I want to stray from my prepared remarks for reasons that will become obvious. I decided at the 11th hour to subject this sermon to my mother’s red pen… My mother has always been my best editor going back to reports for 5th grade Social Studies… She turns to me and says “it’s confusing… I can’t follow it…” Well, this was just a few hours ago, she must have seen the distress on my face, and so she immediately reversed herself and said: “You know, leave it be, it’s just fine.” That is the point of forgiveness. When turn to someone and say: it’s okay, you’ve done enough now, you can let it rest, that’s the very definition of forgiveness.

A Christian colleague asked me last week: “so what do Jews think about perfection—is it something that you strive for, or is it hopelessly out of reach?” I thought for a moment. We have Shabbat, of course, when we cease all creative activity, but we cannot stay there forever. Heschel beautifully describes the dialectic: “Six days a week, we wrestle with the earth, but on the Sabbath, we care especially for the seed of eternity planted within the soul.” (The Sabbath, p. 13) So, I replied to my friend: “Both, actually. God did not complete the work of Creation, but left us with the task of perfecting it. Every other commandment buttresses Tikkun Olam, Judaism’s supreme injunction to repair the world. But at the moment of candlelighting on Friday evening, we let it all go. On Shabbat, nothing needs improvement, because the world is already perfect, just as it is.”

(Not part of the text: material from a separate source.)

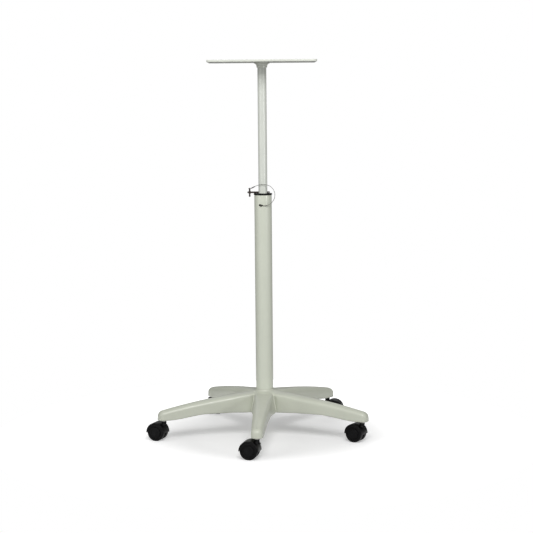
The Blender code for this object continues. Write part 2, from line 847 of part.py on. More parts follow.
def smooth_route(points, spacing):
    """Evenly spaced points on a smooth curve through a route's points."""
    knots = [Vector(p) for p in points]
    knots = [knots[0] * 2 - knots[1]] + knots + [knots[-1] * 2 - knots[-2]]
    dense = []
    for p0, p1, p2, p3 in zip(knots, knots[1:], knots[2:], knots[3:]):
        for i in range(12):
            t = i / 12
            dense.append(
                0.5
                * (
                    2 * p1
                    + (p2 - p0) * t
                    + (2 * p0 - 5 * p1 + 4 * p2 - p3) * t * t
                    + (3 * p1 - p0 - 3 * p2 + p3) * t**3
                )
            )
    dense.append(knots[-2])
    total = sum((b - a).length for a, b in zip(dense, dense[1:]))
    count = round(total / spacing)
    placed = [dense[0]]
    walked = 0.0
    for a, b in zip(dense, dense[1:]):
        step = (b - a).length
        while len(placed) < count and walked + step >= total * len(placed) / count - 1e-9:
            placed.append(a.lerp(b, (total * len(placed) / count - walked) / step))
        walked += step
    placed.append(dense[-1])
    return placed


def tube_curve(name, points, radius, finish):
    curve = bpy.data.curves.new(name, "CURVE")
    curve.dimensions = "3D"
    curve.bevel_depth = radius
    curve.bevel_resolution = 2
    curve.resolution_u = 1
    curve.render_resolution_u = 0
    curve.use_fill_caps = True
    spline = curve.splines.new("POLY")
    spline.points.add(len(points) - 1)
    for target, point in zip(spline.points, points):
        target.co = (*point, 1.0)
    curve.materials.append(finish)
    obj = bpy.data.objects.new(name, curve)
    bpy.context.scene.collection.objects.link(obj)
    return obj


def eyelet_mesh(place):
    """A flat ring under the screw's head, with a tail towards the ferrule."""
    tail_start = EYELET_RADIUS / 2
    middle = ((tail_start + EYELET_TAIL_END) / 2, 0, GAP + EYELET_THICKNESS / 2)
    size = (EYELET_TAIL_END - tail_start, EYELET_TAIL_WIDTH, EYELET_THICKNESS, 1)
    bm = bmesh.new()
    bmesh.ops.create_cube(bm, size=1, matrix=place @ Matrix.Translation(middle) @ Matrix.Diagonal(size))
    disc = turned_mesh("disc", rod(EYELET_RADIUS, GAP, GAP + EYELET_THICKNESS), 24, place)
    lug = combine(disc, mesh_from(bm, "tail"), "UNION")
    hole = turned_mesh("hole", rod(LANYARD_SCREW_RADIUS + GAP, -GAP, 0.002), 12, place)
    return combine(lug, hole, "DIFFERENCE")


def build_lanyard():
    tube_curve("lanyard_wire", smooth_route(LANYARD_ROUTE, 5 * WIRE_RADIUS), WIRE_RADIUS, steel())
    ferrule("lanyard_ferrule_lower", LOWER_FERRULE)
    pull = bpy.data.objects["lock_pin_slide"]
    origin = Vector((0, 0, PIN_Z))
    ferrule("lanyard_ferrule_upper", UPPER_FERRULE, pull, origin)

    near, far = (Vector(p) for p in UPPER_FERRULE)
    tilt = math.atan2(near.z - far.z, near.x - far.x)
    section = []
    for i in range(6):
        a = math.pi / 3 * i
        section.append((LOOP_RADIUS + LOOP_WIRE * math.cos(a), LOOP_WIRE * math.sin(a)))
    centre = Vector((TEE_X, 0, far.z - LOOP_WIRE)) - origin
    place = Matrix.Translation(centre) @ Matrix.Rotation(-tilt / 2, 4, "Y")
    add("lanyard_loop", turned_mesh("lanyard_loop", section, 16, place), steel(), parent=pull)

    place = lanyard_screw_place()
    add("lanyard_eyelet", eyelet_mesh(place), dark_steel())
    under = GAP + EYELET_THICKNESS + GAP
    screw = turned_mesh(
        "lanyard_screw",
        [
            (0, -LANYARD_SCREW_DEPTH),
            (LANYARD_SCREW_RADIUS, -LANYARD_SCREW_DEPTH),
            (LANYARD_SCREW_RADIUS, under),
            (LANYARD_HEAD_RADIUS, under),
            (LANYARD_HEAD_RADIUS, under + LANYARD_HEAD * 0.4),
            (LANYARD_HEAD_RADIUS * 0.8, under + LANYARD_HEAD * 0.85),
            (LANYARD_HEAD_RADIUS * 0.4, under + LANYARD_HEAD),
            (0, under + LANYARD_HEAD),
        ],
        20,
        place,
    )
    add("lanyard_screw", screw, dark_steel())


# --- casters ----------------------------------------------------------------


def wheel_mesh():
    half = WHEEL_WIDTH / 2
    edge = WHEEL_TREAD_EDGE
    bore = AXLE_RADIUS + GAP
    profile = [
        (bore, -half),
        (WHEEL_RADIUS - edge, -half),
        (WHEEL_RADIUS, -half + edge),
        (WHEEL_RADIUS, half - edge),
        (WHEEL_RADIUS - edge, half),
        (bore, half),
    ]
    return turned_mesh("wheel", profile, 24, along_y())


def hood_mesh():
    """A half-round fender over both wheels, its middle web and stem boss."""
    axle = Vector((CASTER_TRAIL, 0, WHEEL_RADIUS))
    bm = bmesh.new()
    steps = 12
    side = HOOD_HALF_WIDTH
    sections = [(-side, HOOD_EDGE), (HOOD_EDGE - side, 0), (side - HOOD_EDGE, 0), (side, HOOD_EDGE)]
    rings = []
    for y, cut in sections:
        ring = []
        for i in range(steps + 1):
            a = math.pi * i / steps
            out = Vector((math.cos(a), 0, math.sin(a))) * (HOOD_OUTER - cut)
            ring.append(bm.verts.new(axle + out + Vector((0, y, 0))))
        rings.append(ring)
    for first, second in zip(rings, rings[1:]):
        quads(bm, first, second)
    bm.faces.new(rings[0])
    bm.faces.new(rings[-1])
    hood = mesh_from(bm, "hood")
    boss = [
        (0, HOOD_BOSS_FOOT),
        (HOOD_BOSS, HOOD_BOSS_FOOT),
        (HOOD_BOSS, HOOD_TOP - 0.0012),
        (HOOD_BOSS - 0.0012, HOOD_TOP),
        (0, HOOD_TOP),
    ]
    hood = combine(hood, turned_mesh("boss", boss, 14), "UNION")
    for turn in (-math.pi / 2, math.pi / 2):
        place = Matrix.Translation(axle) @ Matrix.Rotation(turn, 4, "X")
        arch = turned_mesh("arch", rod(HOOD_INNER, HOOD_WEB, 2 * WHEEL_RADIUS), 24, place)
        hood = combine(hood, arch, "DIFFERENCE")
    across = along_y(*axle)
    thickness = HOOD_WEB - 0.0002
    lug = turned_mesh("lug", rod(AXLE_LUG_RADIUS, -thickness, thickness), 12, across)
    hood = combine(hood, lug, "UNION")
    bore = turned_mesh("axle_bore", rod(AXLE_RADIUS + GAP, -0.01, 0.01), 10, across)
    hood = combine(hood, bore, "DIFFERENCE")
    stem_bore = rod(STEM_NECK_RADIUS + GAP, STEM_FOOT - 0.0005, HOOD_TOP + 0.01)
    return combine(hood, turned_mesh("stem_bore", stem_bore, 10), "DIFFERENCE")


def stem_mesh():
    seat = HOOD_TOP + GAP
    profile = [
        (0, STEM_FOOT),
        (STEM_NECK_RADIUS, STEM_FOOT),
        (STEM_NECK_RADIUS, seat),
        (STEM_COLLAR_RADIUS, seat),
        (STEM_COLLAR_RADIUS, seat + STEM_COLLAR),
        (STEM_RADIUS, seat + STEM_COLLAR),
        (STEM_RADIUS, STEM_TOP - 0.0020),
        (STEM_RADIUS - 0.0020, STEM_TOP),
        (0, STEM_TOP),
    ]
    return turned_mesh("stem", profile, 12)


def sleeve_mesh():
    bore = STEM_RADIUS + GAP
    top = ARM_TIP_UNDERSIDE - GAP
    profile = [
        (bore, top - SLEEVE_FLANGE),
        (SLEEVE_FLANGE_RADIUS, top - SLEEVE_FLANGE),
        (SLEEVE_FLANGE_RADIUS, top),
        (SLEEVE_RADIUS, top),
        (SLEEVE_RADIUS, SLEEVE_TOP),
        (bore, SLEEVE_TOP),
    ]
    return turned_mesh("sleeve", profile, 14)


def build_casters():
    wheel = wheel_mesh()
    hood = hood_mesh()
    stem = stem_mesh()
    sleeve = sleeve_mesh()
    axle_half = WHEEL_INSIDE + WHEEL_WIDTH - 0.0014
    axle = turned_mesh("axle", rod(AXLE_RADIUS, -axle_half, axle_half, 0.0005), 12, along_y())
    across = WHEEL_INSIDE + WHEEL_WIDTH / 2
    for k in range(ARMS):
        name = f"caster_{k + 1}"
        place = caster_place(k)
        add(f"{name}_sleeve", sleeve, black_plastic(), location=place)
        swivel = empty(f"{name}_swivel", place, math.radians(CASTER_TURN[k]))
        add(f"{name}_stem", stem, steel(), parent=swivel)
        add(f"{name}_hood", hood, black_plastic(), parent=swivel)
        axle_place = (CASTER_TRAIL, 0, WHEEL_RADIUS)
        add(f"{name}_axle", axle, steel(), location=axle_place, parent=swivel)
        for side, label in ((1, "left"), (-1, "right")):
            place = (CASTER_TRAIL, side * across, WHEEL_RADIUS)
            add(f"{name}_{label}_wheel", wheel, wheel_rubber(), location=place, parent=swivel)


def centre_footprint():
    """Hangs every piece under one empty, which stands on the column's axis."""
    stand = empty("stand", (COLUMN_X, COLUMN_Y, 0))
    for obj in list(bpy.context.scene.collection.objects):
        if obj.parent is None and obj is not stand:
            obj.parent = stand


build_base()
build_column()
build_collar()
build_mast()
build_lock_pin()
build_lanyard()
build_casters()
centre_footprint()
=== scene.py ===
"""The looks of a height-adjustable equipment stand on a five-arm caster base.

Metres, +Z up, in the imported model's frame. Places come from the frame: the
column's axis from its tube, each caster's from its joints, and heights from
the boxes of the nodes. The constants below are the sizes of visible details.
"""

import json
import math

import bmesh
import bpy
from mathutils import Matrix, Vector

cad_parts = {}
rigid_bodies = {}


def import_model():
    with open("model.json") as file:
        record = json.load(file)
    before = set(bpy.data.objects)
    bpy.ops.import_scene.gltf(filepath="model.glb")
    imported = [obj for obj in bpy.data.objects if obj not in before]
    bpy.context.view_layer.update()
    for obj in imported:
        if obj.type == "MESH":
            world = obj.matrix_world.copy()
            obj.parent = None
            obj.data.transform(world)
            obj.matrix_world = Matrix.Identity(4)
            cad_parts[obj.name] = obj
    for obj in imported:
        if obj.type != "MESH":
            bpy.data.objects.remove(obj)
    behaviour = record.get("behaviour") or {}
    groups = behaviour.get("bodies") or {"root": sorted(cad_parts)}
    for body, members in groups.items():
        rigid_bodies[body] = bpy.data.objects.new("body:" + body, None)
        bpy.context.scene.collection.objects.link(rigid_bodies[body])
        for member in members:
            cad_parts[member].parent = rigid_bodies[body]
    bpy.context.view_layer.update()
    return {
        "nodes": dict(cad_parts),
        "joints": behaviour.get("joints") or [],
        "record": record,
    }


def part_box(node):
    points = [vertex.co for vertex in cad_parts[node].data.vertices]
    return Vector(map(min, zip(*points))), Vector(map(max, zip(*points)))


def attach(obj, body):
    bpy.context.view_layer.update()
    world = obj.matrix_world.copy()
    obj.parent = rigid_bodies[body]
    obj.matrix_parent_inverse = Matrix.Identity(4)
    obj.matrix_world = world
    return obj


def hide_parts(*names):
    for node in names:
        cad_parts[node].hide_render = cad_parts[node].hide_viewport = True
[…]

Since only one day out of seven is spent at rest, you might conclude that Tikkun Olam takes precedence over Shabbat. Not necessarily. Even when the Jew is working, she keeps Shabbat ever present in her mind. As Heschel puts it: “The Sabbath is not for the purpose of recovering one’s strength in order to become fit for the forthcoming labor. It’s the other way around. Labor is the means to an end, and that end is the Sabbath.”

The same principle applies to teshuvah as Tikkun Olam. Just as the struggle to right the injustices of society has no endpoint, so too we will be engaged in the work of rectifying our relationships till the day we die. Nevertheless, there comes a point in both endeavors where we must pause, and say: “everything is okay, right here, right now.” Or, in the words of Cheri Huber: “There is nothing wrong with you. You are good, exactly as you are.”

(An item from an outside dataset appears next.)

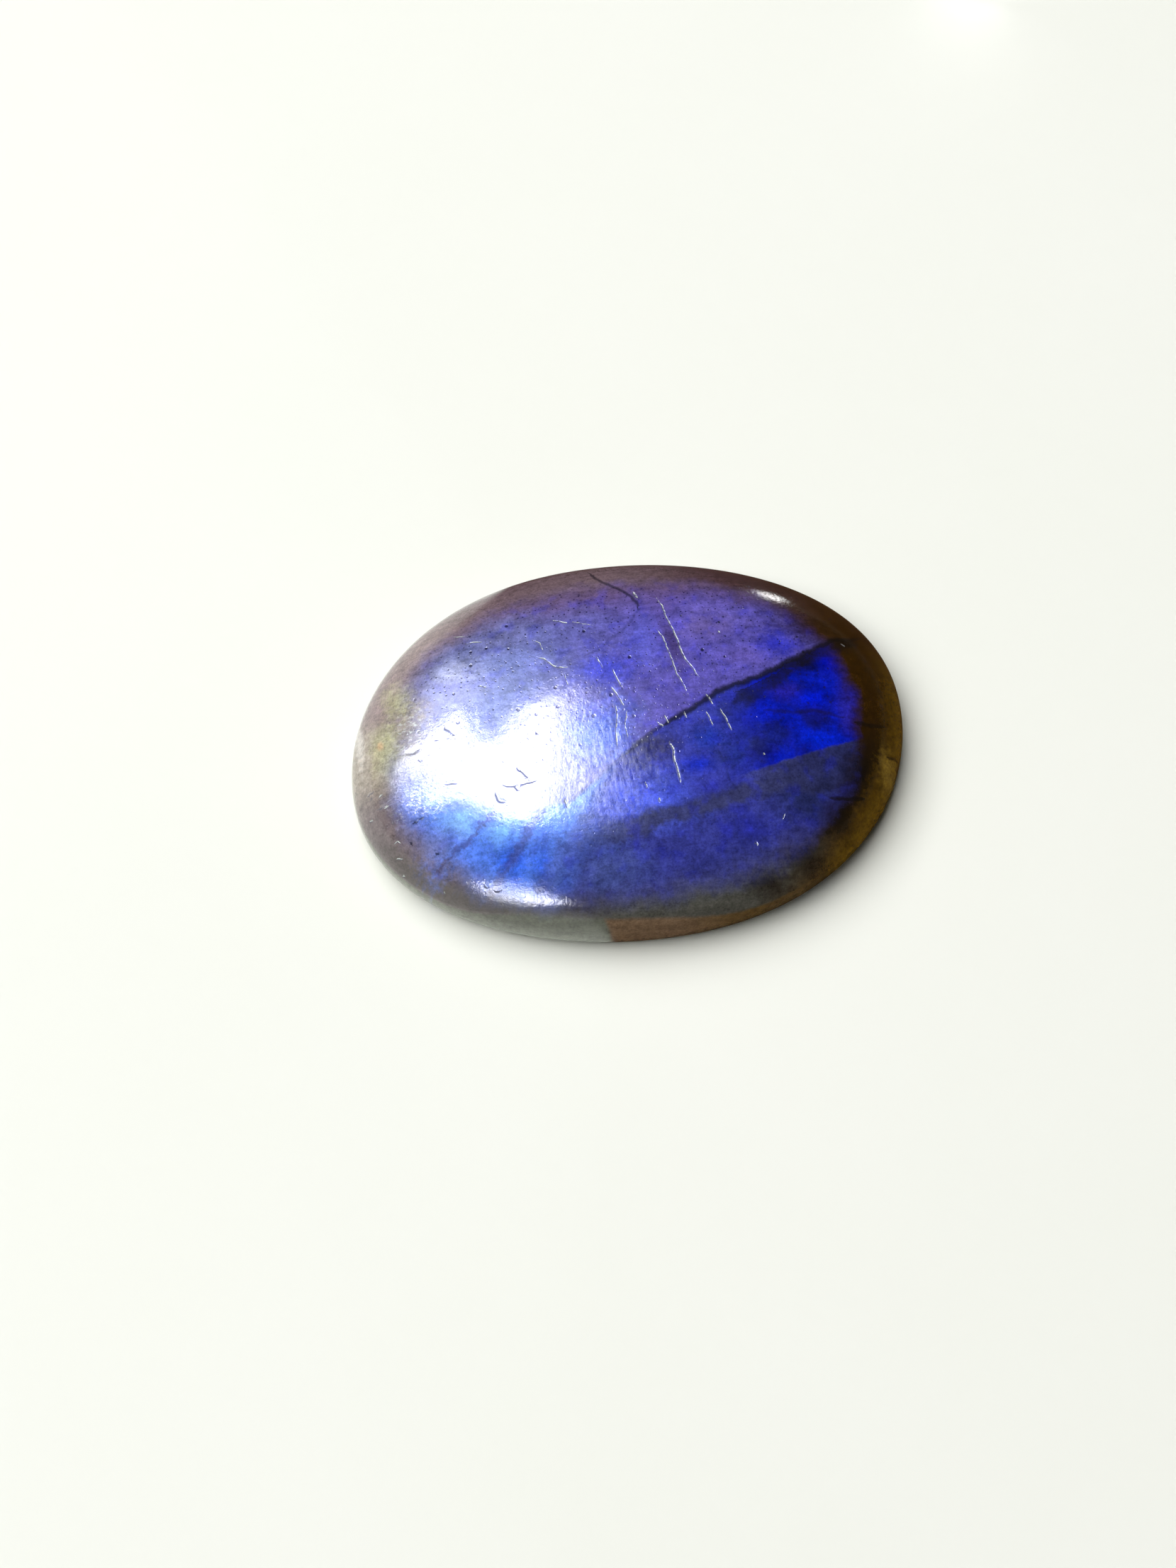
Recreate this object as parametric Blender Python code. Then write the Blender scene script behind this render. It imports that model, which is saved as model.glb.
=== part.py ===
"""Oval labradorite cabochon: one polished stone with a low dome, a soft girdle and a flat sawn back.

Metres, +Z up. The back lies on Z = 0, the long axis runs along X, and the origin is the middle of the back.
"""

import math

import bmesh
import bpy

# Driving dimensions of the stone.
LENGTH = 0.0350
WIDTH = 0.0246
THICKNESS = 0.0085

# The side, from the back up: a ground bevel, a nearly upright wall, then the widest line, the girdle.
GIRDLE_HEIGHT = 0.0016
BEVEL_HEIGHT = 0.0006
BEVEL_INSET = 0.0008
WALL_INSET = 0.00018

# Exponents of the rounded shapes: 2 is a true ellipse, and more is fuller.
OUTLINE_FULLNESS = 2.07
DOME_FULLNESS_ACROSS = 2.20
DOME_FULLNESS_UP = 2.25

# A hand-ground stone isn't quite even: its crown leans to one end, and its oval has four faint corners.
CROWN_LEAN_X = -0.0006
CROWN_LEAN_Y = 0.0003
OUTLINE_SWELL = 0.0104
SWELL_WAVES = 4
SWELL_TURN = math.radians(-102)

# How finely the curves are cut into flat faces.
SEGMENTS = 80
DOME_RINGS = 20

# Finish: grey-violet feldspar under a high polish.
STONE_COLOUR = (0.16, 0.15, 0.30, 1.0)
STONE_ROUGHNESS = 0.12
STONE_IOR = 1.56


def clear_scene():
    for old in list(bpy.data.objects):
        bpy.data.objects.remove(old)


def signed_power(value, power):
    return math.copysign(abs(value) ** power, value)


def outline_point(angle, half_length, half_width):
    """A point of the full oval of these half sizes, at an angle round the stone."""
    power = 2 / OUTLINE_FULLNESS
    swell = 1 + OUTLINE_SWELL * math.cos(SWELL_WAVES * angle + SWELL_TURN)
    return (
        swell * half_length * signed_power(math.cos(angle), power),
        swell * half_width * signed_power(math.sin(angle), power),
    )


def side_levels():
    """Half length, half width and height of each level from the back up to the girdle."""
    levels = []
    for inset, height in ((BEVEL_INSET, 0.0), (WALL_INSET, BEVEL_HEIGHT), (0.0, GIRDLE_HEIGHT)):
        levels.append((LENGTH / 2 - inset, WIDTH / 2 - inset, height))
    return levels


def dome_levels():
    """Half length, half width and height of each level above the girdle, without the crown's point."""
    rise = THICKNESS - GIRDLE_HEIGHT
    levels = []
    for ring in range(1, DOME_RINGS):
        climb = math.radians(90) * ring / DOME_RINGS
        reach = math.cos(climb) ** (2 / DOME_FULLNESS_ACROSS)
        height = GIRDLE_HEIGHT + rise * math.sin(climb) ** (2 / DOME_FULLNESS_UP)
        levels.append((LENGTH / 2 * reach, WIDTH / 2 * reach, height))
    return levels


def crown_shift(half_length):
    """How far a level's middle leans towards the crown: none at the girdle, all of it at the top."""
    share = 1 - min(1.0, 2 * half_length / LENGTH) ** 2
    return CROWN_LEAN_X * share, CROWN_LEAN_Y * share


def add_ring(bm, half_length, half_width, height):
    """A closed loop of edges round the stone at one level. Returns its edges."""
    lean_x, lean_y = crown_shift(half_length) if height > GIRDLE_HEIGHT else (0.0, 0.0)
    ring = []
    for step in range(SEGMENTS):
        x, y = outline_point(math.tau * step / SEGMENTS, half_length, half_width)
        ring.append(bm.verts.new((x + lean_x, y + lean_y, height)))
    return [bm.edges.new((ring[i - 1], ring[i])) for i in range(SEGMENTS)]


def close_crown(bm, last_ring):
    """Fans the last ring up to the crown's highest point."""
    crown = bm.verts.new((CROWN_LEAN_X, CROWN_LEAN_Y, THICKNESS))
    for edge in last_ring:
        bm.faces.new((*edge.verts, crown))


def fit_to_size(bm):
    """Brings the oval to its exact length and width, centred on the origin: the swell changes both a little."""
    for axis, size in ((0, LENGTH), (1, WIDTH)):
        places = [vert.co[axis] for vert in bm.verts]
        middle = (min(places) + max(places)) / 2
        stretch = size / (max(places) - min(places))
        for vert in bm.verts:
            vert.co[axis] = (vert.co[axis] - middle) * stretch


def stone_material():
    material = bpy.data.materials.new("polished_labradorite")
    material.use_nodes = True
    shader = material.node_tree.nodes["Principled BSDF"]
    shader.inputs["Base Color"].default_value = STONE_COLOUR
    shader.inputs["Roughness"].default_value = STONE_ROUGHNESS
    shader.inputs["Metallic"].default_value = 0.0
    shader.inputs["IOR"].default_value = STONE_IOR
    return material


def make_cabochon():
    bm = bmesh.new()
    rings = [add_ring(bm, *level) for level in side_levels() + dome_levels()]
    for lower, upper in zip(rings, rings[1:]):
        bmesh.ops.bridge_loops(bm, edges=lower + upper)
    bmesh.ops.edgeloop_fill(bm, edges=rings[0])
    close_crown(bm, rings[-1])
    fit_to_size(bm)
    bmesh.ops.recalc_face_normals(bm, faces=bm.faces)
    mesh = bpy.data.meshes.new("labradorite_cabochon")
    bm.to_mesh(mesh)
    bm.free()
    mesh.shade_smooth()
    mesh.set_sharp_from_angle(angle=math.radians(35))
    mesh.materials.append(stone_material())
    stone = bpy.data.objects.new("labradorite_cabochon", mesh)
    bpy.context.scene.collection.objects.link(stone)
    return stone


clear_scene()
make_cabochon()
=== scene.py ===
# %% [markdown]
# # A polished labradorite cabochon
#
# One stone of 35 mm, ground by hand to a low oval dome and polished. Its blue and violet flash comes from
# thin layers inside the crystal. The lesson builds the stone from the same rule that a lapidary follows,
# marks its cracks and pits where the photograph shows them, and then paints the flash as a set of masks in
# a node material. It starts from a measured model, the frame.

# %% Load the measured frame
import math

import bmesh
import bpy
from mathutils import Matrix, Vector
from mathutils.bvhtree import BVHTree


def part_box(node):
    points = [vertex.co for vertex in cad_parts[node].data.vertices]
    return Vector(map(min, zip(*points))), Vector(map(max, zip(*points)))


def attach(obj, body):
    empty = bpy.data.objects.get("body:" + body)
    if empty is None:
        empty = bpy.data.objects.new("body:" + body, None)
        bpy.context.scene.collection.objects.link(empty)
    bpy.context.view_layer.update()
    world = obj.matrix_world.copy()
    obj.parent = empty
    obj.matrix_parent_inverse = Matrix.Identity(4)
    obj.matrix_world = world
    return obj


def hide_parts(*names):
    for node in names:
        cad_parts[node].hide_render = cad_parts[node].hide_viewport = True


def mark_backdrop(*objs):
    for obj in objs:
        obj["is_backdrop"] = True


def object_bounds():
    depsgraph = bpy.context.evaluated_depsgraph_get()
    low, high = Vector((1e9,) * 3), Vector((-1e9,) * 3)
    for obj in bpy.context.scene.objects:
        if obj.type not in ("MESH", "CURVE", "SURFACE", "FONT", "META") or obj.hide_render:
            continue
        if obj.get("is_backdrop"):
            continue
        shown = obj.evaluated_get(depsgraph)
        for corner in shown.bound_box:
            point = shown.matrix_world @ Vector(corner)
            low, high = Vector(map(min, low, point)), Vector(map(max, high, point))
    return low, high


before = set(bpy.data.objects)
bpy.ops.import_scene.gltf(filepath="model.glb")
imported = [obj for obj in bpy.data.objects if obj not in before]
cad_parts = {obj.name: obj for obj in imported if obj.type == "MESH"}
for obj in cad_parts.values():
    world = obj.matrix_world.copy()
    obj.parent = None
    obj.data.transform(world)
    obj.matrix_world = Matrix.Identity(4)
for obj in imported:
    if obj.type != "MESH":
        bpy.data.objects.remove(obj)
MEASURED_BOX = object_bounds()
STONE_NODE = "labradorite_cabochon"
MM = 0.001
low_corner, high_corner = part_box(STONE_NODE)
LENGTH, WIDTH, THICKNESS = high_corner - low_corner
print(f"measured stone {LENGTH / MM:.1f} x {WIDTH / MM:.1f} x {THICKNESS / MM:.1f} mm")

# %% [markdown]
# ## The camera comes first
#
# Every mark on the stone is placed by where the photograph shows it, so the camera has to be right before
# anything else. It looks down on the stone from 70 degrees above the table, from a little to the left, and
# from 19 cm away, so near that the stone's near side looks clearly larger. The stone isn't quite in the
# middle of the picture: a small lens shift moves it there, and keeps the perspective as it is.

# %% Camera
PHOTO_WIDTH, PHOTO_HEIGHT = 1659, 2212
AIM = Vector((0, 0, 4 * MM))
AIM_PIXEL = (885.8, 1043.3)
CAMERA_TURN = math.radians(-7.5)
CAMERA_RISE = math.radians(70)
CAMERA_DISTANCE = 190 * MM
FOCAL_PIXELS = 4295
FILM_HEIGHT = 36
CLIP_START = 10 * MM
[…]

Yom Kippur is such a time. If Shabbat is a weekly day of wholeness and contentment, then Yom Kippur all the more so, for it is called “the Sabbath of Sabbaths.” Rosh Hashanah, last week, was the Day of Judgment, but today, Yom Kippur, is the Day of “At-one-ment.” The period for judgment, criticism and blame is over and done. Now is the time for, compassion, acceptance, and forgiveness. All the ways that you disappoint yourself—let them go. All the ways you fail to live up to others’ expectations—let them go. The grudge you are nursing because someone wronged you in the past—for goodness sake, let it go already! With every confession you recite this evening—tap gently on your heart. Remember: the soul within you is pure.

I float along, reveling in the sensuous warmth of sunlight on my arms, even as a soft breeze caresses my face. A faint buzzing comes from beyond the shoreline trees, but it merely mingles with the song of the birds and rustle of the leaves. I am at one.